SUPPLIED DATA >>
....

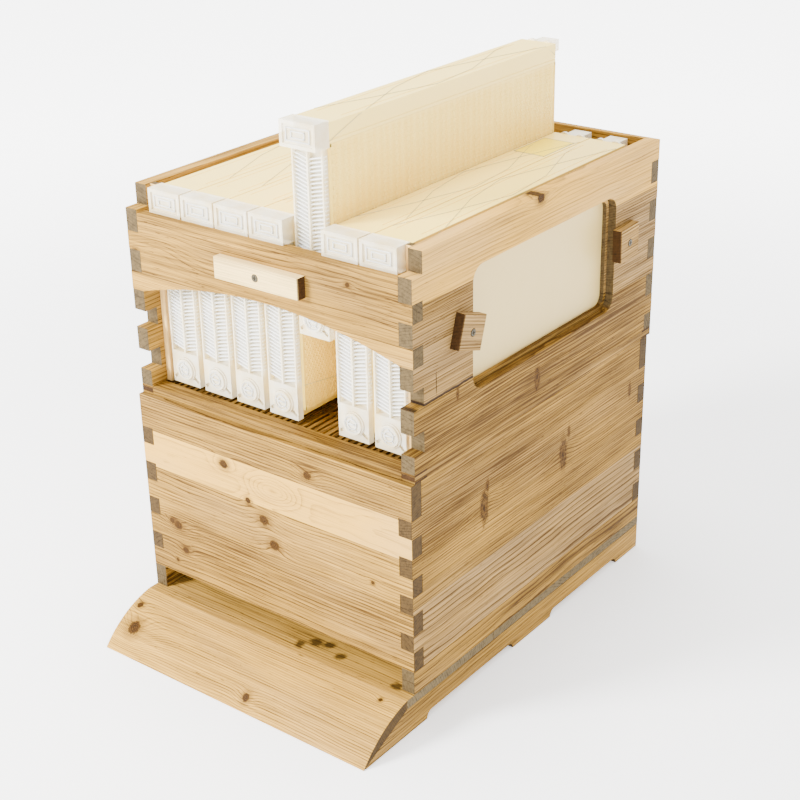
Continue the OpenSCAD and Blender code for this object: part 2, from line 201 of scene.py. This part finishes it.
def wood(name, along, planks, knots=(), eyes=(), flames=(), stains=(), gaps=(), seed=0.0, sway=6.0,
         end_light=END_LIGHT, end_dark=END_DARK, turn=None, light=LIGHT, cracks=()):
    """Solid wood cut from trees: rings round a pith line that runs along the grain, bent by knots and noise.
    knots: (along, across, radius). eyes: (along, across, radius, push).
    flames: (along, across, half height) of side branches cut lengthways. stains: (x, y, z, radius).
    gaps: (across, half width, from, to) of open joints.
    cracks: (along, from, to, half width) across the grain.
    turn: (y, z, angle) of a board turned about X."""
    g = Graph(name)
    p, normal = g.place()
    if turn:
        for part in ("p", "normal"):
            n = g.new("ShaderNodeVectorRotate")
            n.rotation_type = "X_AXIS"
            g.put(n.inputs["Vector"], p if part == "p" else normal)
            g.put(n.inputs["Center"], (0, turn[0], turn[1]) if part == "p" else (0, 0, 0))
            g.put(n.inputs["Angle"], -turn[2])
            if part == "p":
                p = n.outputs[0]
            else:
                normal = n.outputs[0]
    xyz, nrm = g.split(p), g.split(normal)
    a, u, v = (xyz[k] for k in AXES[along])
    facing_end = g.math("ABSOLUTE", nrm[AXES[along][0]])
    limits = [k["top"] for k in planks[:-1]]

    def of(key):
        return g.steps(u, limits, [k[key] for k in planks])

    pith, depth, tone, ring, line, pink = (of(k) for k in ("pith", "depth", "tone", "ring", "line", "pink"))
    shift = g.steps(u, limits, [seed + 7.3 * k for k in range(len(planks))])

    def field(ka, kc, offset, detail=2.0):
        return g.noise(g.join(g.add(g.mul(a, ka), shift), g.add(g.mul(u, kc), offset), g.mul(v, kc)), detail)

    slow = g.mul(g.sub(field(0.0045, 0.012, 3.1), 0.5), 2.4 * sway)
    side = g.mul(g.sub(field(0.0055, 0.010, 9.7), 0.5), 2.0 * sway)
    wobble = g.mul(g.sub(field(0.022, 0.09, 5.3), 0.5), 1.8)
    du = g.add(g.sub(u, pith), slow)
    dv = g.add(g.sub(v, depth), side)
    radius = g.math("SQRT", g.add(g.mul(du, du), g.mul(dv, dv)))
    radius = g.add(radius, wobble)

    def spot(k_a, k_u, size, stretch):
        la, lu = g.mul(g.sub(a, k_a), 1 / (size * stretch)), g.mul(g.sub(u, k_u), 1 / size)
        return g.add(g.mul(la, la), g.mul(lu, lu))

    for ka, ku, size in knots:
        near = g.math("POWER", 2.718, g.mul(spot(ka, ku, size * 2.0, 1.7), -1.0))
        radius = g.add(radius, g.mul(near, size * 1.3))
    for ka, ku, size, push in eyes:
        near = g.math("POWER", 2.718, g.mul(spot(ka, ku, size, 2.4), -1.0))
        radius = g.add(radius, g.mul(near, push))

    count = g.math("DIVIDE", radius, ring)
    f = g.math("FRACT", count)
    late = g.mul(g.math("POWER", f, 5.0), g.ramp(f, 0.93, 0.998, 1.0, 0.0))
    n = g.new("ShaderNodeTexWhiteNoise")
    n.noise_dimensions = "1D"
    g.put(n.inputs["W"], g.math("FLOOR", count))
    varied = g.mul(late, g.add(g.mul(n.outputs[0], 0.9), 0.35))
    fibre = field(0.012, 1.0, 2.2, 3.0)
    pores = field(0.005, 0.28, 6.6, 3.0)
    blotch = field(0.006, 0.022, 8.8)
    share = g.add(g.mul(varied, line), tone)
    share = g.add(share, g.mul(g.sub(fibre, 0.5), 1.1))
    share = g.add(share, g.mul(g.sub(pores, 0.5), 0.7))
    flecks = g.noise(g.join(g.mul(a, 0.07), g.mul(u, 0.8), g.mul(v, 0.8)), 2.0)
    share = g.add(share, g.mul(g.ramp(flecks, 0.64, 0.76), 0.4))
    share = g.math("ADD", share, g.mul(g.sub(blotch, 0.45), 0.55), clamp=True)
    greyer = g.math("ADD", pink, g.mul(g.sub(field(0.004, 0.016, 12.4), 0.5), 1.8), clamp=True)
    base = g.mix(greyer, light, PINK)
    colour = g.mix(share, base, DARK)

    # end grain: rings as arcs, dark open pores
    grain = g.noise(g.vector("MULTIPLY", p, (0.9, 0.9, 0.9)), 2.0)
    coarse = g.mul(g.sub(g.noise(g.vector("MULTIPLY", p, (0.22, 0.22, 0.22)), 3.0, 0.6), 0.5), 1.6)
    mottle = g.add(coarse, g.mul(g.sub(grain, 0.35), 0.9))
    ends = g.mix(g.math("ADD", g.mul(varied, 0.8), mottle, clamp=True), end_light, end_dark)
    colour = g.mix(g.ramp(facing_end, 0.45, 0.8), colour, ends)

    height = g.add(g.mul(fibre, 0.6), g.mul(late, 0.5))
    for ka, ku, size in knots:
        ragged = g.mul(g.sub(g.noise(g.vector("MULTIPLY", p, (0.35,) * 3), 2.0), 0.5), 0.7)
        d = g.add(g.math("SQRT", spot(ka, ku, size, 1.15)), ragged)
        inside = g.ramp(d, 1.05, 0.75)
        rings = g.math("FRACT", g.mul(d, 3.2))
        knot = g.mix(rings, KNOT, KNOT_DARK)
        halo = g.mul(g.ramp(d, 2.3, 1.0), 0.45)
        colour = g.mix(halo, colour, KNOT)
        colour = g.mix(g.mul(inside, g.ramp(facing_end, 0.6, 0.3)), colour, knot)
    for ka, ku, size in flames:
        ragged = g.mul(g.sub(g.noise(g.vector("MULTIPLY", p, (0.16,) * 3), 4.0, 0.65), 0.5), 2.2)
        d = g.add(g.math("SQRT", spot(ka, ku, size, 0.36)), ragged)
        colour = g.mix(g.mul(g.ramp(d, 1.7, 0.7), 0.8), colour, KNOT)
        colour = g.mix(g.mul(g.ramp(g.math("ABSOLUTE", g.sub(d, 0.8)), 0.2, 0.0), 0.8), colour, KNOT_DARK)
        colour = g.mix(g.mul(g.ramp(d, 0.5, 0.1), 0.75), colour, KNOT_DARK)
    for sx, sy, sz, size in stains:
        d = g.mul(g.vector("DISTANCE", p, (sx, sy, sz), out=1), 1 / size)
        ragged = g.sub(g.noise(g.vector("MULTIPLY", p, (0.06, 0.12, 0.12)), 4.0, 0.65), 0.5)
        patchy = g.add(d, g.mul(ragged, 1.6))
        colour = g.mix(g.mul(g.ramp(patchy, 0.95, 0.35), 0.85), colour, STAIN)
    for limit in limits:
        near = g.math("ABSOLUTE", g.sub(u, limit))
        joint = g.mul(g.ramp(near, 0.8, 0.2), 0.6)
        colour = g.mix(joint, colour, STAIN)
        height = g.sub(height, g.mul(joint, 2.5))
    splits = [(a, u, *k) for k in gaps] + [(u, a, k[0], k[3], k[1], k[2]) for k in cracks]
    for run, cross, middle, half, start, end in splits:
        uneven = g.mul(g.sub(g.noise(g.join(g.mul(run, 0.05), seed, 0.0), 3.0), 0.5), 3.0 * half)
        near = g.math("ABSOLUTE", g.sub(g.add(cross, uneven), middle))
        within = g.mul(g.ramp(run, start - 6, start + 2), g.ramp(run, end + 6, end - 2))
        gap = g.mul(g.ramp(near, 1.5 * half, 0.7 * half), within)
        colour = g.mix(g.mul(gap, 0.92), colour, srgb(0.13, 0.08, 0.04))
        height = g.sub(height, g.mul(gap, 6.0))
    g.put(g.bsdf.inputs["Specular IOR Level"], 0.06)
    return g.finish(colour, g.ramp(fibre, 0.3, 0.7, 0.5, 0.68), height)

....

SHORT TASK >> Return all of the data exactly as it reads.

REPLY TO THE TASK >>
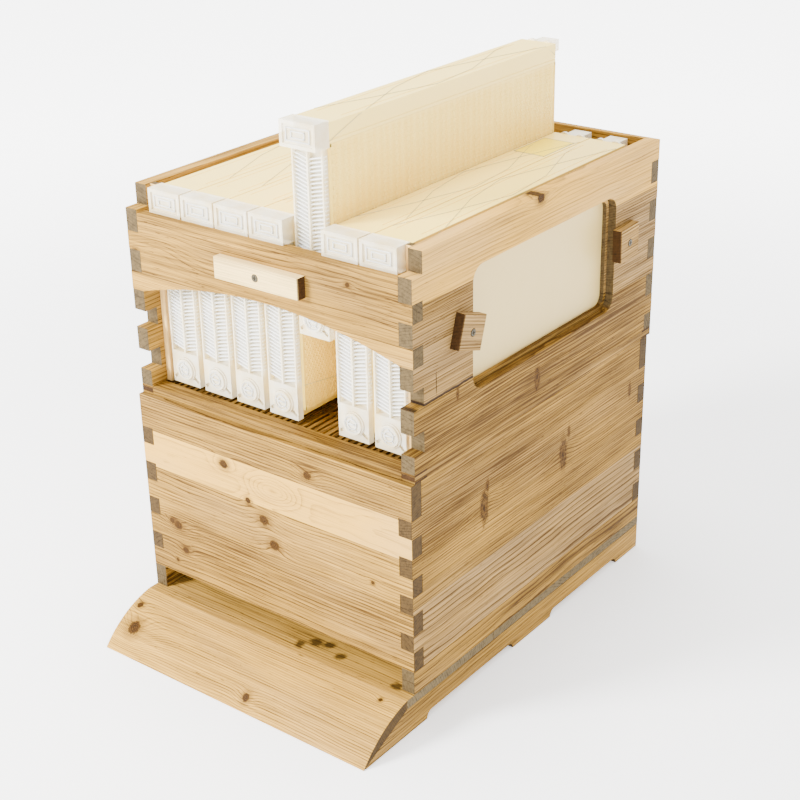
Continue the OpenSCAD and Blender code for this object: part 2, from line 201 of scene.py. This part finishes it.
def wood(name, along, planks, knots=(), eyes=(), flames=(), stains=(), gaps=(), seed=0.0, sway=6.0,
         end_light=END_LIGHT, end_dark=END_DARK, turn=None, light=LIGHT, cracks=()):
    """Solid wood cut from trees: rings round a pith line that runs along the grain, bent by knots and noise.
    knots: (along, across, radius). eyes: (along, across, radius, push).
    flames: (along, across, half height) of side branches cut lengthways. stains: (x, y, z, radius).
    gaps: (across, half width, from, to) of open joints.
    cracks: (along, from, to, half width) across the grain.
    turn: (y, z, angle) of a board turned about X."""
    g = Graph(name)
    p, normal = g.place()
    if turn:
        for part in ("p", "normal"):
            n = g.new("ShaderNodeVectorRotate")
            n.rotation_type = "X_AXIS"
            g.put(n.inputs["Vector"], p if part == "p" else normal)
            g.put(n.inputs["Center"], (0, turn[0], turn[1]) if part == "p" else (0, 0, 0))
            g.put(n.inputs["Angle"], -turn[2])
            if part == "p":
                p = n.outputs[0]
            else:
                normal = n.outputs[0]
    xyz, nrm = g.split(p), g.split(normal)
    a, u, v = (xyz[k] for k in AXES[along])
    facing_end = g.math("ABSOLUTE", nrm[AXES[along][0]])
    limits = [k["top"] for k in planks[:-1]]

    def of(key):
        return g.steps(u, limits, [k[key] for k in planks])

    pith, depth, tone, ring, line, pink = (of(k) for k in ("pith", "depth", "tone", "ring", "line", "pink"))
    shift = g.steps(u, limits, [seed + 7.3 * k for k in range(len(planks))])

    def field(ka, kc, offset, detail=2.0):
        return g.noise(g.join(g.add(g.mul(a, ka), shift), g.add(g.mul(u, kc), offset), g.mul(v, kc)), detail)

    slow = g.mul(g.sub(field(0.0045, 0.012, 3.1), 0.5), 2.4 * sway)
    side = g.mul(g.sub(field(0.0055, 0.010, 9.7), 0.5), 2.0 * sway)
    wobble = g.mul(g.sub(field(0.022, 0.09, 5.3), 0.5), 1.8)
    du = g.add(g.sub(u, pith), slow)
    dv = g.add(g.sub(v, depth), side)
    radius = g.math("SQRT", g.add(g.mul(du, du), g.mul(dv, dv)))
    radius = g.add(radius, wobble)

    def spot(k_a, k_u, size, stretch):
        la, lu = g.mul(g.sub(a, k_a), 1 / (size * stretch)), g.mul(g.sub(u, k_u), 1 / size)
        return g.add(g.mul(la, la), g.mul(lu, lu))

    for ka, ku, size in knots:
        near = g.math("POWER", 2.718, g.mul(spot(ka, ku, size * 2.0, 1.7), -1.0))
        radius = g.add(radius, g.mul(near, size * 1.3))
    for ka, ku, size, push in eyes:
        near = g.math("POWER", 2.718, g.mul(spot(ka, ku, size, 2.4), -1.0))
        radius = g.add(radius, g.mul(near, push))

    count = g.math("DIVIDE", radius, ring)
    f = g.math("FRACT", count)
    late = g.mul(g.math("POWER", f, 5.0), g.ramp(f, 0.93, 0.998, 1.0, 0.0))
    n = g.new("ShaderNodeTexWhiteNoise")
    n.noise_dimensions = "1D"
    g.put(n.inputs["W"], g.math("FLOOR", count))
    varied = g.mul(late, g.add(g.mul(n.outputs[0], 0.9), 0.35))
    fibre = field(0.012, 1.0, 2.2, 3.0)
    pores = field(0.005, 0.28, 6.6, 3.0)
    blotch = field(0.006, 0.022, 8.8)
    share = g.add(g.mul(varied, line), tone)
    share = g.add(share, g.mul(g.sub(fibre, 0.5), 1.1))
    share = g.add(share, g.mul(g.sub(pores, 0.5), 0.7))
    flecks = g.noise(g.join(g.mul(a, 0.07), g.mul(u, 0.8), g.mul(v, 0.8)), 2.0)
    share = g.add(share, g.mul(g.ramp(flecks, 0.64, 0.76), 0.4))
    share = g.math("ADD", share, g.mul(g.sub(blotch, 0.45), 0.55), clamp=True)
    greyer = g.math("ADD", pink, g.mul(g.sub(field(0.004, 0.016, 12.4), 0.5), 1.8), clamp=True)
    base = g.mix(greyer, light, PINK)
    colour = g.mix(share, base, DARK)

    # end grain: rings as arcs, dark open pores
    grain = g.noise(g.vector("MULTIPLY", p, (0.9, 0.9, 0.9)), 2.0)
    coarse = g.mul(g.sub(g.noise(g.vector("MULTIPLY", p, (0.22, 0.22, 0.22)), 3.0, 0.6), 0.5), 1.6)
    mottle = g.add(coarse, g.mul(g.sub(grain, 0.35), 0.9))
    ends = g.mix(g.math("ADD", g.mul(varied, 0.8), mottle, clamp=True), end_light, end_dark)
    colour = g.mix(g.ramp(facing_end, 0.45, 0.8), colour, ends)

    height = g.add(g.mul(fibre, 0.6), g.mul(late, 0.5))
    for ka, ku, size in knots:
        ragged = g.mul(g.sub(g.noise(g.vector("MULTIPLY", p, (0.35,) * 3), 2.0), 0.5), 0.7)
        d = g.add(g.math("SQRT", spot(ka, ku, size, 1.15)), ragged)
        inside = g.ramp(d, 1.05, 0.75)
        rings = g.math("FRACT", g.mul(d, 3.2))
        knot = g.mix(rings, KNOT, KNOT_DARK)
        halo = g.mul(g.ramp(d, 2.3, 1.0), 0.45)
        colour = g.mix(halo, colour, KNOT)
        colour = g.mix(g.mul(inside, g.ramp(facing_end, 0.6, 0.3)), colour, knot)
    for ka, ku, size in flames:
        ragged = g.mul(g.sub(g.noise(g.vector("MULTIPLY", p, (0.16,) * 3), 4.0, 0.65), 0.5), 2.2)
        d = g.add(g.math("SQRT", spot(ka, ku, size, 0.36)), ragged)
        colour = g.mix(g.mul(g.ramp(d, 1.7, 0.7), 0.8), colour, KNOT)
        colour = g.mix(g.mul(g.ramp(g.math("ABSOLUTE", g.sub(d, 0.8)), 0.2, 0.0), 0.8), colour, KNOT_DARK)
        colour = g.mix(g.mul(g.ramp(d, 0.5, 0.1), 0.75), colour, KNOT_DARK)
    for sx, sy, sz, size in stains:
        d = g.mul(g.vector("DISTANCE", p, (sx, sy, sz), out=1), 1 / size)
        ragged = g.sub(g.noise(g.vector("MULTIPLY", p, (0.06, 0.12, 0.12)), 4.0, 0.65), 0.5)
        patchy = g.add(d, g.mul(ragged, 1.6))
        colour = g.mix(g.mul(g.ramp(patchy, 0.95, 0.35), 0.85), colour, STAIN)
    for limit in limits:
        near = g.math("ABSOLUTE", g.sub(u, limit))
        joint = g.mul(g.ramp(near, 0.8, 0.2), 0.6)
        colour = g.mix(joint, colour, STAIN)
        height = g.sub(height, g.mul(joint, 2.5))
    splits = [(a, u, *k) for k in gaps] + [(u, a, k[0], k[3], k[1], k[2]) for k in cracks]
    for run, cross, middle, half, start, end in splits:
        uneven = g.mul(g.sub(g.noise(g.join(g.mul(run, 0.05), seed, 0.0), 3.0), 0.5), 3.0 * half)
        near = g.math("ABSOLUTE", g.sub(g.add(cross, uneven), middle))
        within = g.mul(g.ramp(run, start - 6, start + 2), g.ramp(run, end + 6, end - 2))
        gap = g.mul(g.ramp(near, 1.5 * half, 0.7 * half), within)
        colour = g.mix(g.mul(gap, 0.92), colour, srgb(0.13, 0.08, 0.04))
        height = g.sub(height, g.mul(gap, 6.0))
    g.put(g.bsdf.inputs["Specular IOR Level"], 0.06)
    return g.finish(colour, g.ramp(fibre, 0.3, 0.7, 0.5, 0.68), height)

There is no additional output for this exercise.